In almost all cases, indoor antennas yield weak signals and pixelated pictures.

If you are in any doubt as to the strength of the signal in your area, or you just want perfect reception, you are probably best off going with an outdoor antenna.

If you choose an indoor antenna, the installation is pretty much out of the box. For an outdoor antenna, the installation is a little more involved.

Read on for more tips on how to install an outdoor antenna.

2. Research Your Reception

The next thing to do is to research the channels and reception that you get in your area. A great way to do this is to use the MySwitch website, which covers all of Australia. Simply input your address and you will be able to see what kind of coverage you have in your area.

Besides this, you can also talk to your neighbours and people in the area that have free to air TV installed to find out what channels they can access and the reception strength they get.
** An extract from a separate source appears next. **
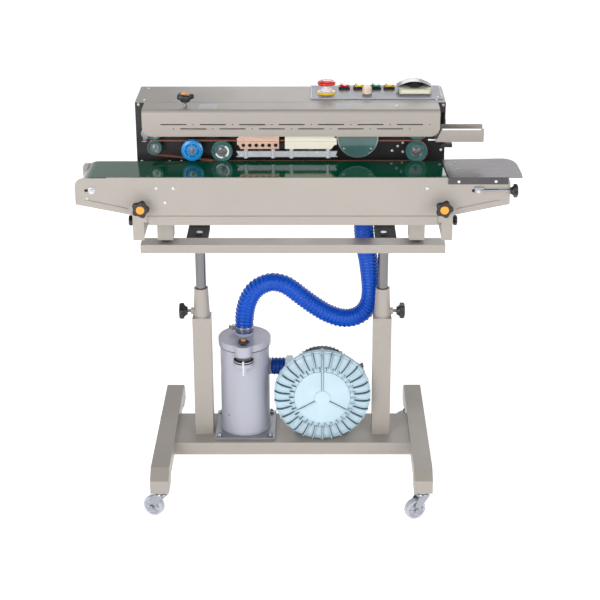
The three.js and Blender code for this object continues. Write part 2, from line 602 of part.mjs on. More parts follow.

3. Buy High-Quality Cabling

To ensure a great picture, pick up some high-grade coaxial cable (the cable that runs from your antenna to your TV). Try to aim for satellite grade or quad screened coaxial. This is especially important if you are going to be sharing the reception from the antenna among multiple TVs.

4. Assemble Your Materials and Tools Beforehand

Before you start installing your new antenna, assemble everything you will need beforehand.

This includes tools such as a hammer drill or ordinary drill, drill bits, wire cutters, and a ladder for accessing your roof or wherever else you are mounting your home antenna (please note that if you choose to access your own roof, we highly recommend completing a height safety course and using all necessary safety equipment, including a harness, in order to prevent any injury).

You will also need your antenna, screws, a mount, cable, cable ties possibly, and splitters if you are planning to split the connection up to two or more TVs.

There is nothing worse than starting a job only to find that you are lacking supplies or the right tool. Therefore, get all this and anything else you might need before you start the installation.

If you feel unsure of this process, then it might be a good idea to get someone in to do an antenna installation for you.

5. Test for Reception

Once you are up on your roof, test for reception before you mount your antenna. For this, you will need a DVB-T spectrum analyser (also just called a TV meter) to measure signal strength and quality. If you are looking to do this yourself, you will need someone at the bottom to search for channels and gauge the signal strength coming through to the TV.

6.  Place Your Antenna Away from Power Lines

When selecting the spot to mount your antenna, make sure that it is situated away from any other cables running to or over your house, as these cables can interfere with the reception.

7. Spy on the Direction That Your Neighbors Are Facing Their Antennas

If you are unsure in which direction to point your antenna, take a look at your neighbours’ antennas. If most of them point the same way you can assume that some of the best reception in your area comes from that direction.

8. Keep the Antenna Away from Metal Objects

Additionally, try to mount your antenna away from other metal components on your roof. If you have solar power system, for example, try to get as much distance between it and your antenna as possible. You don’t want your solar panels to be impacted by the shadow of the antenna (at any time of day) and you don’t want the solar inverters radiating RF signals that can seriously impact your TV reception.

If you have a tin roof, you will need to consider mounting your antenna on a tripod, a chimney mount, or on a high mast in your backyard.

9. Consider a TV Signal Booster If Your Signal Is Weak

If you have a very weak signal in your area, or you are experiencing problems thanks to splitting or a long coaxial cable, you can consider getting a TV signal booster, or antenna amplifier.

Do not, however, use a TV amplifier just for the sake of it because improper use of an amplifier can increase other unwanted signals and create additional ‘noise’ into your reception. Beware that low signal levels is just one reason why your TV may not be getting a good quality and reliable picture.

Use These Tips to Ace Your Antenna Installation

Tackling an antenna installation can be tricky, but with these tips in mind and a little know-how, it is completely do-able.